What is the learning rate that you are using?
I would like to clarify regarding (6): Q learning is both a policy improvement and evaluation algorithm. You have to use an off-policy policy evaluation algorithm to evaluate (non-deterministic) policies produced by regret matching.
I have made a pull request apologies if I did anything incorrectly, this is my first. https://github.com/deepmind/open_spiel/pull/949#issue-1409602058
Regarding the critic loss, I wanted to check own understanding and document incase others have the question in the future. The reason we can not use q-learning is because it is a control algorithm. It aims to make $Q^{\pi} \rightarrow Q^*$. Whereas in ARMAC we are looking to only evaluate the policy i.e. find $Q{\pi}$. In ARMAC, the estimated advantages $A{\mu^t, i} = q{\mu^t, i}(h, a) - v{\mu^t, i}(h)$ serve as a target for the average regret head $\bar{W}$, which is used in the regret matching equation. In order for the relationship to CFR to hold, we only want the critic to tells us about the value of the current policy without implicitly improving it, as is done in q-learning with the argmax operation when producing the target.

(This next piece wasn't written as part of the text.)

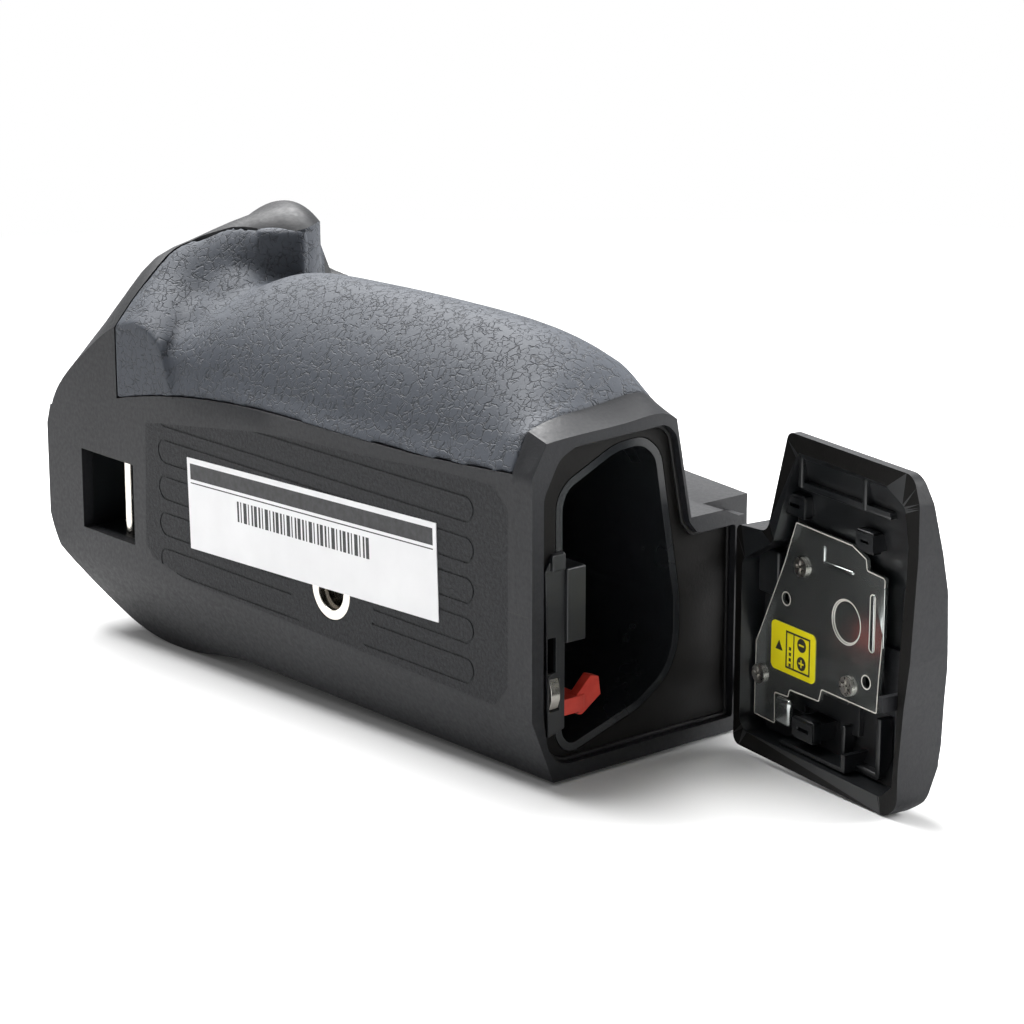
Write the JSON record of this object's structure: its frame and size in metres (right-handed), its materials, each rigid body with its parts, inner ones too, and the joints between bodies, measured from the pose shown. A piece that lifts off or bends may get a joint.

@agruslys yesterday you had proposed $Q(h_t, a) = \suma Q(h{t+1}, a') \pi(h_{t+1}, a')$ to replace q-learning. I'm wondering where the reward and gamma come in. Should it be $Q(ht, a) = r{t} \gamma \suma Q(h{t+1}, a') * \pi(h_{t+1}, a')$? @lanctot what was the name you had called this? "sar see" or SAR-C?
@wbrenton The algorithm I was referring to is called Expected Sarsa (which I've heard some RL friends call SARSE, pronounced "SAR-Sea" so that's what I had called it too). Here's a link to the paper: https://www.cs.ox.ac.uk/people/shimon.whiteson/pubs/vanseijenadprl09.pdf (I don't see the name in that paper though! So maybe it was from an earlier one. Sorry for the confusion!)
Yes, that your version is almost right. I think that is what @agruslys had in mind and in the end I think indeed it is exactly Expected Sarsa (see equation 5 from the paper linked above).
I am also one researcher focused on the EFG. I have read the preprint version of that paper. Is there any possibility that Lanctoc can support me with the implementation of this algorithm?